Things plodded along and slowly I started to notice that things weren't as great as I had first thought. Whereas at first, my MIL would work with me and help when we were doing housework, she started to become really demanding, but because she would always speak to me in a nice way, I didn't actually notice. I realised afterwards that I was actually being treated like a housemaid. As soon I came into the house after work, there were lists of chores and the dinner had to be made early because they would have dinner at about 4pm. When my MIL went out, she would give me an impossibly long list of things she wanted done before she got home. If I didn't do something she would tell the whole family she had asked me to do it but then had to do it herself, and a long description would follow about how things were hard for her and how she is getting old. If my husband mentioned that someone else could do that chore, she would say that I was the only one that she had told how to do it properly, or make excuses for other people not being able to do it or help.

It was only after I moved out that I realised how the constant criticisms and little snide remarks had affected me. Comments about my weight, comments comparing me unfavourably to my sisters in terms of my looks and personality, criticisms and scolding about not 'taking care' of my husband, about how stressed he looked, that 'poor thing - he's lost weight (he was overweight before and decided he wanted to get healthy), "you could at least iron his clothes" when he would appear in his pyjamas or lounge clothes (my husband is the least vain person I've ever met so he didn't care about things like this, but I would constantly be stressed about how we both looked as I dreaded these comments), snide comments about how 'you don't know because you were brought up differently', comparisons to other daughter in laws and how they were doing so much for their in laws, or how they had so many children even though they were only such and such age, or had only been married for such and such a time, and so much more. It was so wearing and I became increasingly nervous and paranoid.
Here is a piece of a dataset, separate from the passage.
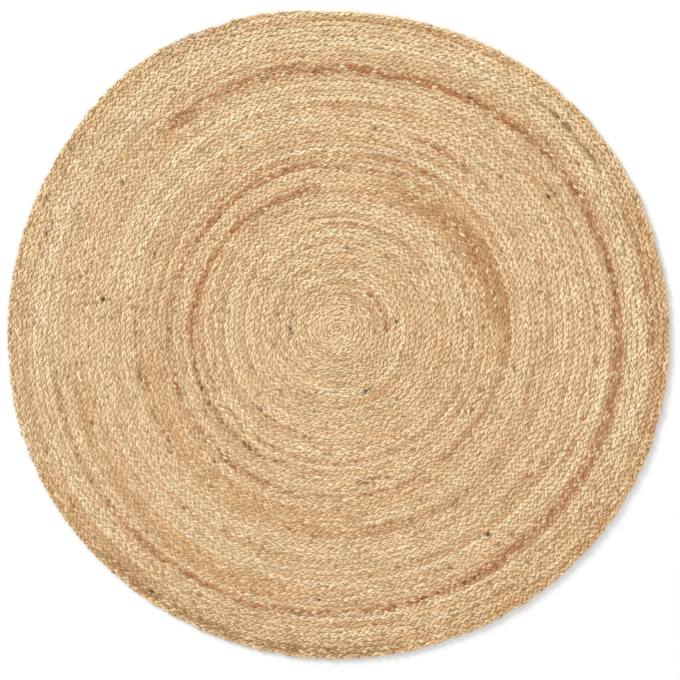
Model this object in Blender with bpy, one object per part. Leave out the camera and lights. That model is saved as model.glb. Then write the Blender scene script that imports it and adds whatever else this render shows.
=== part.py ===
"""A round rug: two narrow three-strand jute braids, coiled flat side by side and sewn edge to edge.

The pair of braids makes one ridge here on each turn of the coil.

Metres, +Z up. The rug lies on z = 0, with the middle of its box over the origin. Seen from above,
the coil grows clockwise from its heart. Angles are counter-clockwise from +X, and a place along
the pair is a number of turns, 0 at the heart and TURNS at the braids' end.
"""

import bmesh
import bpy
import math

# The pair of braids
PAIR_WIDTH = 0.0189
BRAID_THICKNESS = 0.0090
JOINT_HEIGHT = 0.0062  # where neighbouring turns are sewn together, below the crests

# The coil
HEART_RADIUS = 0.0095  # the braids' start, folded round on itself
TURNS = 31.75
START_TURNS = 0.15  # the first turn widens out of the heart over this much of a turn
TAIL_TURNS = 0.07  # the braids' end narrows to nothing over this much of a turn
END_ANGLE = math.radians(97)
STEPS_PER_TURN = 60

# The outer turns aren't quite round. Each row is a wave round the rim.
RIM_RADIUS = 0.600
WAVES = (
    # (crests round the rim, height, angle of a crest in degrees)
    (1, 0.0086, -65),
    (2, 0.0043, -8),
    (3, 0.0022, -10),
    (4, 0.0018, 34),
    (5, 0.0017, -23),
)

# The rim's side, rounded as a braid's is
RIM_HEIGHT = 0.0046  # where the side stands out furthest
RIM_TUCK = 0.0040  # how far the underside stops short of it

JUTE_COLOUR = (0.64, 0.44, 0.24, 1)
JUTE_ROUGHNESS = 0.92


def angle_at(turn):
    return END_ANGLE + math.tau * (TURNS - turn)


def width_at(turn):
    """The pair's width, which runs out at both of its ends. The pair starts one turn out."""
    widening = (turn - 1) / START_TURNS
    narrowing = (TURNS - turn) / TAIL_TURNS
    return PAIR_WIDTH * min(1, widening, narrowing)


def spiral_radius(turn):
    return HEART_RADIUS + PAIR_WIDTH * turn


def edge_radius(turn):
    """From the coil's middle to the pair's outer edge, as if the coil were round."""
    if turn < 1:
        return spiral_radius(turn + 1) - width_at(turn + 1)
    if turn > TURNS - TAIL_TURNS:
        return spiral_radius(turn - 1) + width_at(turn)
    return spiral_radius(turn)


def place(radius, turn, height):
    """A point at that radius of the round coil, moved out or in by the rim's waves."""
    angle = angle_at(turn)
    swell = sum(size * math.cos(crests * (angle - math.radians(peak))) for crests, size, peak in WAVES)
    uneven = radius + swell * (radius / RIM_RADIUS) ** 2
    return (uneven * math.cos(angle), uneven * math.sin(angle), height)


def edge_point(turn):
    on_rim = turn > TURNS - 1 - 0.5 / STEPS_PER_TURN
    return place(edge_radius(turn), turn, RIM_HEIGHT if on_rim else JOINT_HEIGHT)


def crest_point(turn):
    rise = (BRAID_THICKNESS - JOINT_HEIGHT) * width_at(turn) / PAIR_WIDTH
    return place((edge_radius(turn - 1) + edge_radius(turn)) / 2, turn, JOINT_HEIGHT + rise)


def foot_point(turn):
    return place(edge_radius(turn) - RIM_TUCK, turn, 0)


def add_face(mesh, *corners):
    """A face through these corners. Where two of them are one vertex, it has one side fewer."""
    mesh.faces.new(list(dict.fromkeys(corners)))


def coil_mesh():
    """One closed solid: heart, coiled ridge, rounded side and flat underside."""
    mesh = bmesh.new()
    last = round(TURNS * STEPS_PER_TURN)

    # The pair starts, and ends, as a point on the edge that it lies against.
    steps = [step for step in range(last) if step != STEPS_PER_TURN]
    edges = {step: mesh.verts.new(edge_point(step / STEPS_PER_TURN)) for step in steps}
    edges[STEPS_PER_TURN] = edges[0]
    edges[last] = edges[last - STEPS_PER_TURN]
    braid_steps = range(STEPS_PER_TURN + 1, last)
    crests = {step: mesh.verts.new(crest_point(step / STEPS_PER_TURN)) for step in braid_steps}
    crests[STEPS_PER_TURN] = edges[0]
    crests[last] = edges[last]

    heart = mesh.verts.new((0, 0, BRAID_THICKNESS))
    for step in range(STEPS_PER_TURN):
        add_face(mesh, heart, edges[step + 1], edges[step])

    for step in range(STEPS_PER_TURN, last):
        inner, inner_next = edges[step - STEPS_PER_TURN], edges[step + 1 - STEPS_PER_TURN]
        add_face(mesh, inner, inner_next, crests[step + 1], crests[step])
        add_face(mesh, crests[step], crests[step + 1], edges[step + 1], edges[step])

    rim_steps = range(last - STEPS_PER_TURN + 1, last + 1)
    rim = [edges[step] for step in rim_steps]
    foot = [mesh.verts.new(foot_point(step / STEPS_PER_TURN)) for step in rim_steps]
    for place_on_rim in range(STEPS_PER_TURN):
        before = place_on_rim - 1
        add_face(mesh, rim[before], rim[place_on_rim], foot[place_on_rim], foot[before])
    mesh.faces.new(foot)

    bmesh.ops.recalc_face_normals(mesh, faces=mesh.faces)
    return mesh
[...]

At the time I was in the 4th year of a fairly intensive Islamic studies course which I had always enjoyed and made time to study for. After about 6 months, I went from getting an average of 80% in my exams to failing most exams and then failing the resits. This really upset me. After one particularly bad one I actually cried. My MIL saw me and asked what was wrong. When I told her, she threw her head back and laughed for a while then asked “is that all?!” And left me to it. Whenever I sat down to study, my MIL would tell me she needed the space I was studying in, or tell me she needed my help with something, or turn on the TV really loud. When I had to go to my class, she would try and make excuses for me not to go that sounded innocuous - oh it’s raining - maybe you shouldn’t be driving in bad weather. Your husband seems tired - you should keep him company. Actually, this happened for any family event, any reason that I had to go out of the house without it being her decision. Every little thing became an issue - I wasn’t allowed to have any of my belongings around the house except for the small bedroom that was mine and my husband’s, for example.

I started to notice that whenever I mentioned I was going to visit my parents, the list of chores would increase, people would be coming to visit or that she 'needed me' for something. On the occasional times when my husband was going to come with me to visit my parents, she would suddenly have a terrible headache, or feel ill or want to talk to my husband, so he wouldn't be able to come with me. This all niggled at me but I made excuses for her, or thought it was all in my head until...
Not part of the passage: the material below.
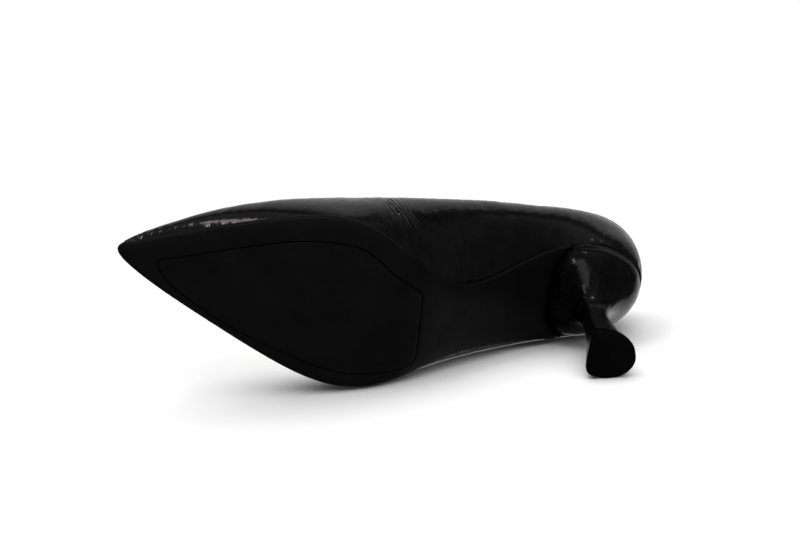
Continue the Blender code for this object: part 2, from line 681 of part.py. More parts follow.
def fastener(name, head, shank, place, finish, collection, cutters, square=False):
    """A headed pin, (radius, length) each, driven down from the boards, and the clearance cutter for it.

    A square one stands at a right angle to the sloping boards; the others stand upright, heads sunk level.
    """
    s, x = place
    slope = (board_surface(s - 1, x) - board_surface(s + 1, x)) / 2
    tilt = math.atan(slope) if square else 0.0
    lowest = board_surface(s, x) if square else board_surface(s + head[0], x)
    where = world(s, x, np.float64(lowest - 0.2))
    profile = [(0, 0), (head[0], 0), (head[0], -head[1]), (shank[0], -head[1]), (shank[0], -shank[1]),
               (0, -shank[1])]
    turned(name, profile, where, finish, collection, FASTENER_STEPS, tilt=tilt)
    wide, deep = head[0] + GAP, head[1] + GAP
    clear, length = shank[0] + GAP, shank[1] + GAP
    room = [(0, 4), (wide, 4), (wide, -deep), (clear, -deep), (clear, -length), (0, -length)]
    return turned("cutter_" + name, room, where, None, cutters, FASTENER_STEPS, tilt=tilt)


def make_fasteners(collection, cutters):
    steel = material("fastener_steel", (0.62, 0.62, 0.60), 0.4, 1.0)
    made = []
    for i, place in enumerate(NAIL_PLACES, 1):
        made.append(("nail", fastener(f"heel_nail_{i}", *NAIL, place, steel, collection, cutters)))
    made.append(("screw", fastener("heel_screw", *SCREW, SCREW_PLACE, steel, collection, cutters)))
    for name, place in zip(("shank_rivet_front", "shank_rivet_rear"), RIVET_PLACES):
        made.append(("rivet", fastener(name, *RIVET, place, steel, collection, cutters, square=True)))
    return made


def main():
    for old in list(bpy.data.objects):
        bpy.data.objects.remove(old, do_unlink=True)
    collection = bpy.data.collections.new(OBJECT_NAME)
    cutters = bpy.data.collections.new("cutters")
    bpy.context.scene.collection.children.link(collection)
    bpy.context.scene.collection.children.link(cutters)
    fasteners = make_fasteners(collection, cutters)
    make_upper(collection)
    make_wall_layers(collection)
    make_outsole(collection, cutters)
    make_boards(collection, cutters, fasteners)
    make_heel(collection, cutters, fasteners)
    make_top_piece(collection, cutters)


main()
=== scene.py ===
"""High heel pump: the looks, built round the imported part.

Lengths in the tables are millimetres. A place on the shoe is (s, x, z): s runs forward from the back of
the heel, x towards the inner (medial) side and z up from the ground. world() turns places into metres.
"""
import json
import math

import bmesh
import bpy
import numpy as np
from mathutils import Matrix, Vector, geometry

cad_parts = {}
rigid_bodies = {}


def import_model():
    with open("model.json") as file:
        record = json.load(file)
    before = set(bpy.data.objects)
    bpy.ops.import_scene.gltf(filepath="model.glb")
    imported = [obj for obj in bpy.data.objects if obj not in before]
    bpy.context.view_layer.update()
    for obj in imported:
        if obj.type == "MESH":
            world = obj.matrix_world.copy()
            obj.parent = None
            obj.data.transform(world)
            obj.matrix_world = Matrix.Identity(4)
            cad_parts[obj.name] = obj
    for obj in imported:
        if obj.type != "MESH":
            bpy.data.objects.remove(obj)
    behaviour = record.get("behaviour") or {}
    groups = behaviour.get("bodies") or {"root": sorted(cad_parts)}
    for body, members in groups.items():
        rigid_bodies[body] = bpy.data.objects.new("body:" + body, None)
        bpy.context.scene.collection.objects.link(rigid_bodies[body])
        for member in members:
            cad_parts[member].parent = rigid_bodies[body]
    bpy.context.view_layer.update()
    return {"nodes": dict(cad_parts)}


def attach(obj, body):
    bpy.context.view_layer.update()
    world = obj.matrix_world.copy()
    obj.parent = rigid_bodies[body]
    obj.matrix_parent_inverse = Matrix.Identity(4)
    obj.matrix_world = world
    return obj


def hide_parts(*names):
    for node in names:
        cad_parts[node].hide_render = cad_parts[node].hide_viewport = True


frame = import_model()
scene = bpy.context.scene

# -------- the shoe's own tables, as in the part
MM = 0.001
MIDDLE_S, MIDDLE_X = 123.5, 0.6

FEATHER_PROFILE = ((-5, 84.5), (10, 82.5), (25, 79.5), (40, 74.5), (55, 66), (70, 54), (85, 40.5),
                   (100, 26.5), (112, 16.8), (125, 9.8), (137, 6.6), (150, 5.7), (165, 5.6), (200, 6.6),
                   (230, 8.6), (252, 11.4))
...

A few months after marriage, a close uncle of mine passed away. My aunt whose husband it was, was now widowed and all of the nieces and nephews were going to her house as often as we could to help her deal with visitors and give her company. One morning, I was getting ready for work and my MIL called me into her room. She told me that it wasn't right that I was going to see my aunt so often, and that week I had been to visit my parents once and they had come over to visit once - that it was too much, and I should think about her, about how she missed me while I was away, and that I should think about my husband and the housework, that it's not right for a married woman to make a habit of seeing her own family - it should be occasional. I left the room shaking with the shock and confusion of what she had just said. Luckily, my husband was nearby and had heard all of this. While I tried to compose myself, he told her that what she had said wasn't right, and that it was my religious right to see my parents.
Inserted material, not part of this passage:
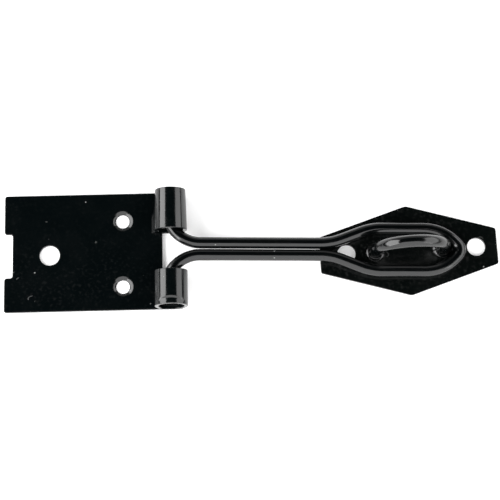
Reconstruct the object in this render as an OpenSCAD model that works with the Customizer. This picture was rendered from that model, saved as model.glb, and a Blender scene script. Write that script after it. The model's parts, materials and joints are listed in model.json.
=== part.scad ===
// Wire hasp and staple for a shed door or gate, as it lies closed on a flat surface.
// The origin is the centre of the hinge plate's bolt hole, on the plate's back face.
// +X runs from the hinge plate to the staple, and +Z points away from the door.

/* [Sheet steel] */
// Thickness of the sheet that both plates are pressed from
sheet_t = 1.2; // [1:0.1:2]
// Radius of the plates' cut corners
corner_r = 0.8; // [0.2:0.1:2]

/* [Hinge plate] */
// Length from the free end to the step between the knuckles
plate_l = 52; // [44:0.5:70]
// Width across the door
plate_w = 39; // [34:0.5:60]
// How far the middle of the plate lies to one side of its row of holes
plate_shift = 0.8; // [0:0.1:1.5]
// Depth of the notch in the free end
notch_depth = 2.7; // [1.5:0.1:5]
// Width of the notch
notch_w = 14.6; // [10:0.1:18]
// Diameter of the bolt hole
bolt_hole_d = 6.6; // [5:0.1:9]
// From the free end to the centre of the bolt hole
bolt_hole_inset = 14.9; // [11:0.1:20]
// Diameter of each screw hole
screw_hole_d = 4.4; // [3:0.1:5]
// Diameter of the countersink at the front face
countersink_d = 6.9; // [6:0.1:8]
// Plain wall that the countersink leaves at the back face
screw_land = 0.4; // [0.2:0.1:0.8]
// Spacing of the two screw holes
screw_spacing = 21.9; // [18:0.1:26]
// From the step between the knuckles back to the screw holes
screw_inset = 13.1; // [11:0.1:18]

/* [Knuckles] */
// Clear gap between the two knuckles
knuckle_gap = 13.3; // [11:0.1:16]
// Room between the wire and the bore, at the mouth where an elbow enters and at the end of a pin
knuckle_play = 0.54; // [0.3:0.02:1.2]
// How far the knuckles' axis stands past the step
knuckle_reach = 3; // [2:0.1:5]
// Slit between the rolled-over edge and the front of the plate
seam_gap = 0.2; // [0.1:0.05:0.4]

/* [Wire hasp] */
// Diameter of the wire
wire_d = 3.8; // [3:0.1:4.4]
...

I remember one time when my parents were on holiday and I had been to their house to feed their pets, I came back and as usual, my MIL commented that I had been away for too long, how much she had had to do because I wasn't there, then added "you were there for so long, why didn't you just stay there", made a sour face and told me some chores to do, now that I was finally back.

Another common occurrence was being asked when I was going to have children; why I didn't have any yet, how so-an-so got pregnant right away after marriage etc. At one point I was being asked variations of this once a day or more. One day while sitting with the family, my MIL started the topic again, but then she started a long spiel about how contraception is wrong, that I shouldn't use it and that I should tell my husband not to. that she had all her children by the time she was in her early 30s and that 'some people' hadn't even started yet. I was bemused and embarrassed. I later found out that she had found 'the pills' in our bedroom and had asked her daughter what they were. They had a discussion about it behind my back, without asking me about it. I later found out my sister in law had told other people too because she thought it was such a hilarious story. I was so annoyed. Firstly, that she had gone through my things and talked about them behind my back, and secondly, that I had been prescribed them to help treat my hormonal condition at the time, but even if I had been using them as a contraceptive, that would be mine and my husband's decision to make.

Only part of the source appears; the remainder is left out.